A Better Way to Detect Breast Cancer?

Biomedical engineer’s new system for tissue imaging could save millions of lives.

October 17, 2014

Note: SC CTSI's former Pre-Clinical Translation and Regulatory Support program provided translational assessment and team building services to Dr. Vasilis Marmarelis for his diagnostic imaging technology, multimodal ultrasound tomography, for improved detection of breast cancer.

In the mix of attention-grabbing headlines about cancer, you’ll see many about treatments, risks and possible causes, but how many cover innovations in the detection of cancer? Not many, which is odd since early detection is one of the most significant factors in cancer survival rates.

This fact is not lost on Vasilis Marmarelis, professor of biomedical engineering at the USC Viterbi School of Engineering. His new system for detecting breast cancer could save, without exaggeration, millions of lives.

Vasilis Z. Marmarelis, PhD

With the current protocol, a woman who finds a lump in her breast is sent for a mammogram to confirm the presence of the lump. Since mammograms can’t distinguish between a benign cyst and a malignant tumor, she then may get a handheld ultrasound to further image the lesion. The next step is a biopsy — the surgical removal of tissue for further testing in the lab — to diagnose or rule out breast cancer.

Superior technology

Mastoscopia, the system devised by Marmarelis, uses a technology called multimodal ultrasound tomography (MUT) to image the breast in search for cancerous lesions. The technology is far superior to the current imaging techniques used in four distinct ways: It’s sensitive, specific, safe and comfortable.

Sensitive: The smallest tumor an X-ray mammogram can distinguish is about 10 millimeters in diameter. A MUT scan can detect lesions as small as 2-3 mm, a significant difference. “The prognosis improves exponentially the smaller you find it,” Marmarelis said. “We can save a lot of lives.”

Specific: MUT, unlike X-rays, can correctly differentiate between benign lesions in general and a malignant tumor with just one scan. There is no need for further screening and surgeries to diagnose breast cancer.

Safe: The X-rays that mammograms currently use are called ionizing radiation.

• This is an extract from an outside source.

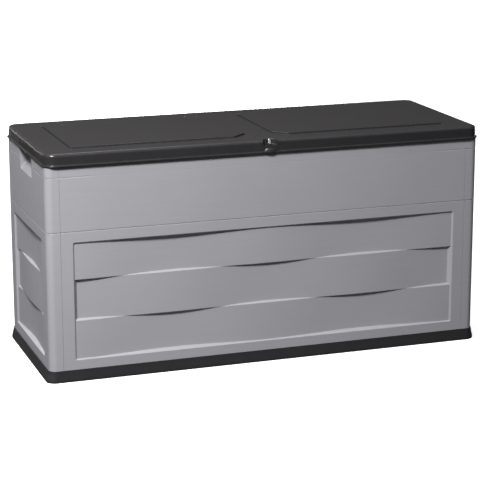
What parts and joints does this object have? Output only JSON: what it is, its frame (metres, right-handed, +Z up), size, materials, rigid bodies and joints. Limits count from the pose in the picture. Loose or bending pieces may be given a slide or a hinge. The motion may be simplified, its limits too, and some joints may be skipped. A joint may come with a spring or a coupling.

X-rays carry so much energy that as they pass through the body, they can scramble DNA and damage the body’s cells. For this reason, repeated mammograms could actually cause cancer. Ultrasound waves don’t have this effect. It doesn’t impart the body with harmful radiation.

Comfortable: Mammograms require the breast tissue to be flattened for scanning. With MUT, you can scan the whole breast without any tissue manipulation. The Mastoscopia system consists of a bed where a patient lies down and allows the breast to rest naturally inside a water-filled imaging tunnel. It’s through this tunnel that a series of ultrasound waves pass and render a 3-D image of the breast.

“Since MUT does not use radiation and therefore can be repeated frequently at no harm or discomfort for the patient, women with genetic predisposition for breast cancer — having the genes BRCA1 and BRCA2 — can benefit immensely by using MUT to frequently check and track suspicious lesions from a young age,” Marmarelis said.

Another benefit: lower costs

Mastoscopia is also less expensive and easier for physicians to use.

A typical mammogram system costs anywhere from $400,000 to $600,000. Mastoscopia will cost around $300,000.

When physicians read results from mammograms or handheld ultrasounds, there is a certain amount of user error. Two different doctors could interpret the data in two different ways. Mastoscopia takes the guesswork out of the analysis. After the scan, the system developed by Marmarelis processes and assembles a series of horizontal scans of the breast into one composite image. Each point in the image is given a numerical value. A lesion with a point value above 1.0 is dangerous. Healthy breast tissue on this scale is around 0.3.

Initially developed at USC under sponsorship by the Alfred E. Mann Institute, Marmarelis has since taken Mastoscopia to his native Greece. Since 2009, clinical tests with more than 300 women at Hippokration University Hospital of Athens have produced encouraging results.

In December 2013, the second Mastoscopia device went to University Hospital Basel in Switzerland for additional clinical trials.

The next progression of this promising technology will be clinical trials in the United States. With government approval, Marmarelis can fulfill a longtime dream of helping as many people as possible. When one in eight women will be diagnosed with invasive breast cancer in her lifetime, Marmarelis’ technology can ensure that it is found as early as possible.

“In addition to this being a matter of considerable passion for me, it is also a matter of tremendous importance for all women, and by extension, all people on this planet.”